### SET TASK
Lines holding the string "that" are the ones to copy from this listing.

* * * * *

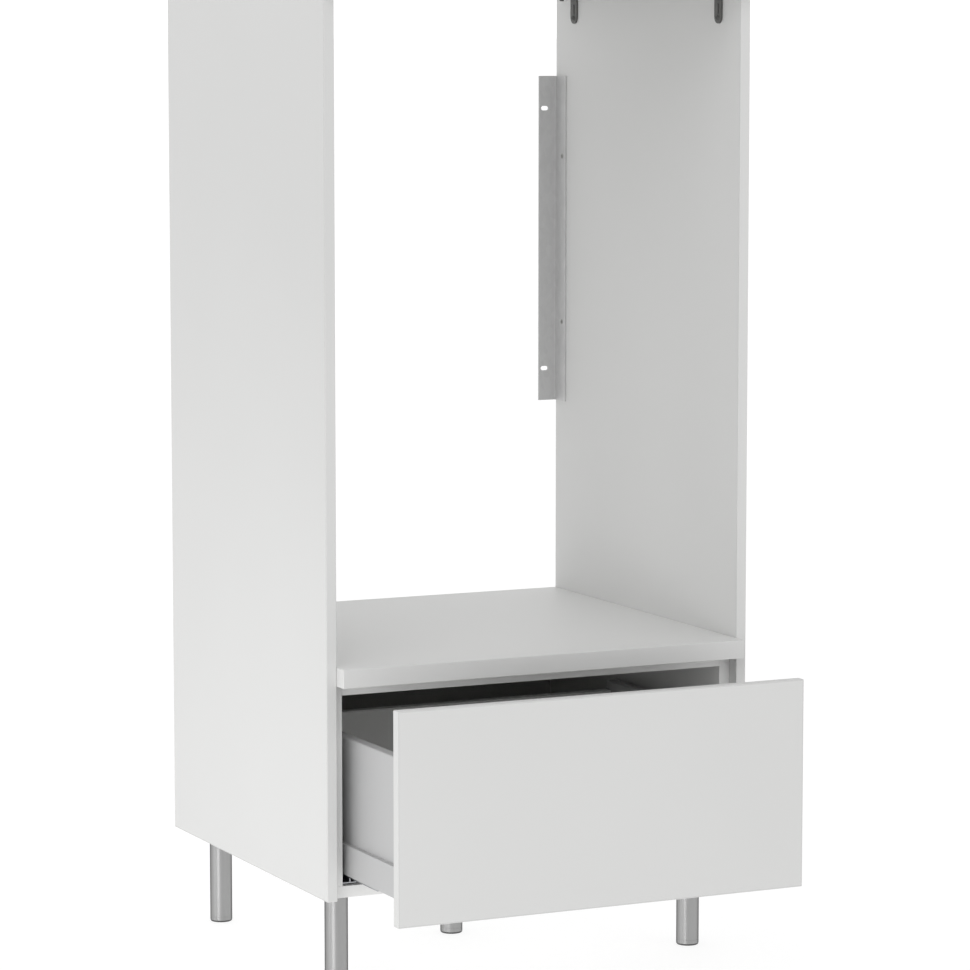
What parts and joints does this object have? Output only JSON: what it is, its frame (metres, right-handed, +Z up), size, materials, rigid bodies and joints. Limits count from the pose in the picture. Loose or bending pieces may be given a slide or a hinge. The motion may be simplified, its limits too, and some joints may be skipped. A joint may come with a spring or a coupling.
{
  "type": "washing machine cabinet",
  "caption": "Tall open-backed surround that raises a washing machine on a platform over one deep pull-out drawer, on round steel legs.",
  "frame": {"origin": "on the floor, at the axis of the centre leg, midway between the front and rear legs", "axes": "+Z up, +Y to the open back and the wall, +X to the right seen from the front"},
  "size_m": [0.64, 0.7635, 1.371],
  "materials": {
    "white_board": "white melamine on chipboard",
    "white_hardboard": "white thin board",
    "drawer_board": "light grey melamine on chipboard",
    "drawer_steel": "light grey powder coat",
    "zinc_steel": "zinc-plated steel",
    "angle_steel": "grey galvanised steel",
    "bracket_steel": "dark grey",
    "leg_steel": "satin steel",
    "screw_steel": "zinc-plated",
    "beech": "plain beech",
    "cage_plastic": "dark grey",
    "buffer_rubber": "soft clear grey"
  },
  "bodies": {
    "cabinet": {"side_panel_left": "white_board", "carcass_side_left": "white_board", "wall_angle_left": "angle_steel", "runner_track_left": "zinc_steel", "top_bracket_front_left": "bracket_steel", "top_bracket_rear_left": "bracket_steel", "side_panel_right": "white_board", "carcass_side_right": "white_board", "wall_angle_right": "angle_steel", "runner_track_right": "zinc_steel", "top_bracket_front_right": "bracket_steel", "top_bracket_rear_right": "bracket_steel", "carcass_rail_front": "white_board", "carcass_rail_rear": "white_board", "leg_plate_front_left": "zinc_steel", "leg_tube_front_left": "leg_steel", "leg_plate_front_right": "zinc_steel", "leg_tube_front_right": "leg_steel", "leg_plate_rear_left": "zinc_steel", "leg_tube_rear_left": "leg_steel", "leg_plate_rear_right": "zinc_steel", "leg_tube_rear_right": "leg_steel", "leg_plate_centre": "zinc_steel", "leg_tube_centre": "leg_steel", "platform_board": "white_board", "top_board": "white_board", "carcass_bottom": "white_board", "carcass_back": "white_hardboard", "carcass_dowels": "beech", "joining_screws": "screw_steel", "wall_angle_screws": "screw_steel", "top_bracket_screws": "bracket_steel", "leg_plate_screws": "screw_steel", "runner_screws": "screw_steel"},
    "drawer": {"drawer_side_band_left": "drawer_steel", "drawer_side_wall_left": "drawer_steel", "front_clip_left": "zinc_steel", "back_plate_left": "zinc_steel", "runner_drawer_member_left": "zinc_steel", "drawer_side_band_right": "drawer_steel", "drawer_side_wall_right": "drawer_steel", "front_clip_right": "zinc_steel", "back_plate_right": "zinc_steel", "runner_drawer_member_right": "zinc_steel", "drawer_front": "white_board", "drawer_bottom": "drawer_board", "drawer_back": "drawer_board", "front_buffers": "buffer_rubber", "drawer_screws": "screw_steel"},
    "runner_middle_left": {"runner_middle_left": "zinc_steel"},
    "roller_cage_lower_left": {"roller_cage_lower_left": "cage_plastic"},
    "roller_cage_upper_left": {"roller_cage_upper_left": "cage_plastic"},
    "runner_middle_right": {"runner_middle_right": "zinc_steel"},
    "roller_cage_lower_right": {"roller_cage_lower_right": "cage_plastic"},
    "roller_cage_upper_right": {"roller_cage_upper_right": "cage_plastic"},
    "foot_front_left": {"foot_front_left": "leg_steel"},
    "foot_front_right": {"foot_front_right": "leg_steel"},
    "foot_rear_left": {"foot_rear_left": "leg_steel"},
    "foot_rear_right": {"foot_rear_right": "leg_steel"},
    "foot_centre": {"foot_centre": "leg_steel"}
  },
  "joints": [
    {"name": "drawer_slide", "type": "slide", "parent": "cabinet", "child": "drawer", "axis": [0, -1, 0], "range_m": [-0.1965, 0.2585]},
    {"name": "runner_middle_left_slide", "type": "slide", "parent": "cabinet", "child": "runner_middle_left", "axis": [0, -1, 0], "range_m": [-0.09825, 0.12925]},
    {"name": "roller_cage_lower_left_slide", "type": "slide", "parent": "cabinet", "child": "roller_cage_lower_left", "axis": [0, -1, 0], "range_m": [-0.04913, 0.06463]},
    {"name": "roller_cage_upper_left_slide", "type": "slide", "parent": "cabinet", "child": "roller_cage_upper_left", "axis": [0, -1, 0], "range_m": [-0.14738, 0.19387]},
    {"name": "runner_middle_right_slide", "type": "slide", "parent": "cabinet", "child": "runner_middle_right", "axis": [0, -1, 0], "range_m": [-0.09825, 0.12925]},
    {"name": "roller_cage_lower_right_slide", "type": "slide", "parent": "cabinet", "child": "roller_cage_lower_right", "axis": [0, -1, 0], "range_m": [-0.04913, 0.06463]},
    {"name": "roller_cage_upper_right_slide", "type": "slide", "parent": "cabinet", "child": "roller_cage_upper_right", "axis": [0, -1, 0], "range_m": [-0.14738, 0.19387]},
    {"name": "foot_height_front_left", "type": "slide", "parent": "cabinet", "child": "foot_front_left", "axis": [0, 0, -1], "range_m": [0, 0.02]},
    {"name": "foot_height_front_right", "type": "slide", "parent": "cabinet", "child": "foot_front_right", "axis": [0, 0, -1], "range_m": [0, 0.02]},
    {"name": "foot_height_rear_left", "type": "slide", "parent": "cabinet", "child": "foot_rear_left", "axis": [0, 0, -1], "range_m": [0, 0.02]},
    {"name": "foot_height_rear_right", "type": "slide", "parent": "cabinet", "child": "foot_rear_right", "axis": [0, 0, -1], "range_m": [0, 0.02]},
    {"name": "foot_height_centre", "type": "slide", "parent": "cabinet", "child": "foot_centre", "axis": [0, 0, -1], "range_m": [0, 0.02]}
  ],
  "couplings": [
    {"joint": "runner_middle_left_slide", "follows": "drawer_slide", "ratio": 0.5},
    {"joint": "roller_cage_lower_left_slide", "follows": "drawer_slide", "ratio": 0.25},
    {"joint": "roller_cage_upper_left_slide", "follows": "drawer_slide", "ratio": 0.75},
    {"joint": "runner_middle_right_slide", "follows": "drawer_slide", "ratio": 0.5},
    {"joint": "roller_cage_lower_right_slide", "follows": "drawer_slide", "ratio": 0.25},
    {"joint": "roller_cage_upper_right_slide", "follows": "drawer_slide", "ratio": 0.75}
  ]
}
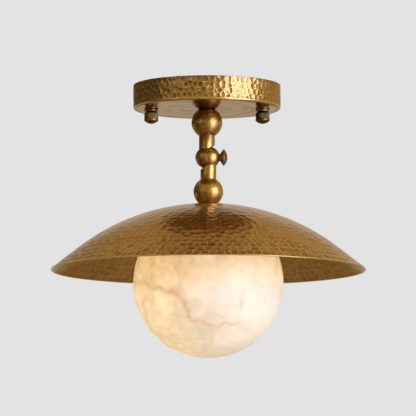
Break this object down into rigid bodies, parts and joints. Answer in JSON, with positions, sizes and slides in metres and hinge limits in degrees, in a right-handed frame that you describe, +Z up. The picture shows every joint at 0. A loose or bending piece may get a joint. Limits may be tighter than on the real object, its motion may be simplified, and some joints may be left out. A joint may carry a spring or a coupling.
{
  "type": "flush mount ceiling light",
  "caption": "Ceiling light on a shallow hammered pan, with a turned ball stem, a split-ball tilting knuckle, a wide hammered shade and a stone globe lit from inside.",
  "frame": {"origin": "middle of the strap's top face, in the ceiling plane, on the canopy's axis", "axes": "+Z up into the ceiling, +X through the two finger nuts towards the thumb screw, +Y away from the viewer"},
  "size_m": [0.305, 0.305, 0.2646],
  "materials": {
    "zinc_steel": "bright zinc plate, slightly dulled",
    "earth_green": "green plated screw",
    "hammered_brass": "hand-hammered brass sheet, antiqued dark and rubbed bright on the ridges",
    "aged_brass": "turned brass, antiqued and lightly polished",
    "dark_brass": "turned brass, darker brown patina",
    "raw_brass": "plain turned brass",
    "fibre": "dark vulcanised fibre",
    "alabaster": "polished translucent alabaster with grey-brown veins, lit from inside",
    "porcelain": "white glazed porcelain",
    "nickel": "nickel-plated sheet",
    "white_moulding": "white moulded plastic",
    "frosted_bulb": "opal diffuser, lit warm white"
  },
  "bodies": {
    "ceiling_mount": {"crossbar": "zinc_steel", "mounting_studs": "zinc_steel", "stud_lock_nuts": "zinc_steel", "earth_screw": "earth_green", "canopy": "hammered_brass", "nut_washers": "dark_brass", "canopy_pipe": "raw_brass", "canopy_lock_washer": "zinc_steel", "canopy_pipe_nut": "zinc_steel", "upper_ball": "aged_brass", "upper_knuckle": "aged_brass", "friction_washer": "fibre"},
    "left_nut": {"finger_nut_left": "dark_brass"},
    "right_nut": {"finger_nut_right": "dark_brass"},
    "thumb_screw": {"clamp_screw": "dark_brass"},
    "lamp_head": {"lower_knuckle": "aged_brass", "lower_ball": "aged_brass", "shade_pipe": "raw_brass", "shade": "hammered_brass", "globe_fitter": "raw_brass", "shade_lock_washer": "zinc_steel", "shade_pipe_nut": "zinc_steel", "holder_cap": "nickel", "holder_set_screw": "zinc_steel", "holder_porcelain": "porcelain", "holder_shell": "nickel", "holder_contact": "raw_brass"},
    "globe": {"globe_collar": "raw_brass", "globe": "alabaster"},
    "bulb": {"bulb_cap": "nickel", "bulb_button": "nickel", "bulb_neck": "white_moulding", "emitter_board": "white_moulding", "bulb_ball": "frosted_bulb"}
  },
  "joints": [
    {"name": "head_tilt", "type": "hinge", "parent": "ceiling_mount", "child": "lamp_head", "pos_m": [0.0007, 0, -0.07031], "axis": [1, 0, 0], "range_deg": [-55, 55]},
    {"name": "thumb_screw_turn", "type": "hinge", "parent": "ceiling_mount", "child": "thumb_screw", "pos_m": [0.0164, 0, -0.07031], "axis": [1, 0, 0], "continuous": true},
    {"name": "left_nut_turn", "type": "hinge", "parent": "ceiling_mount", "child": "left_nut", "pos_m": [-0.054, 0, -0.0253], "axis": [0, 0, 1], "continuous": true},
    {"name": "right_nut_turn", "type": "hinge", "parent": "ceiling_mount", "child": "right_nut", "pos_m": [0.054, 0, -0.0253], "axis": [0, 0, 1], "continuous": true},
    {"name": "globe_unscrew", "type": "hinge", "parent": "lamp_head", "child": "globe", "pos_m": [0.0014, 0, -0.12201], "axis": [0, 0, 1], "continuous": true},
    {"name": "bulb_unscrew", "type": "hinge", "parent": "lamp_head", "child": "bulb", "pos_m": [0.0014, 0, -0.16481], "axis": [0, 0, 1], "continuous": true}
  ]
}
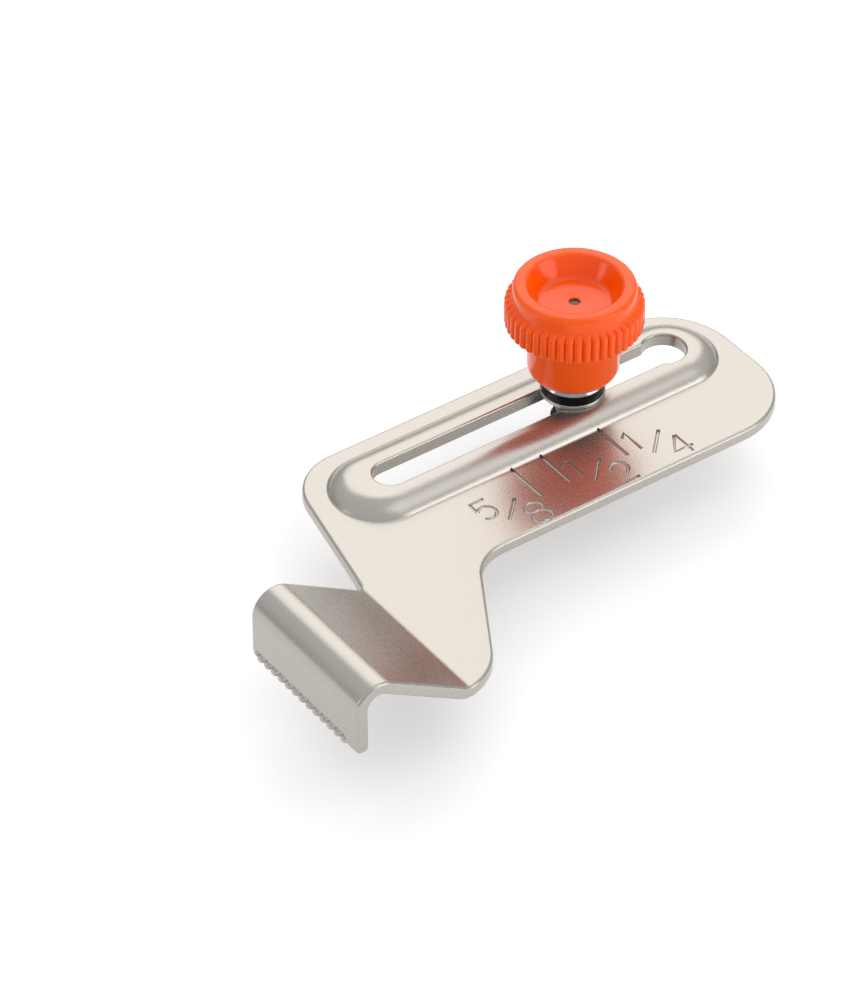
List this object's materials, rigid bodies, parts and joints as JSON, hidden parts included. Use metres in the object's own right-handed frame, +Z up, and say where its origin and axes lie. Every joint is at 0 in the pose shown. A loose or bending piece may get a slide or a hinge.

* * * * *

### COMPLETED TASK
  "caption": "Tall open-backed surround that raises a washing machine on a platform over one deep pull-out drawer, on round steel legs.",
Break this object down into rigid bodies, parts and joints. Answer in JSON, with positions, sizes and slides in metres and hinge limits in degrees, in a right-handed frame that you describe, +Z up. The picture shows every joint at 0. A loose or bending piece may get a joint. Limits may be tighter than on the real object, its motion may be simplified, and some joints may be left out. A joint may carry a spring or a coupling.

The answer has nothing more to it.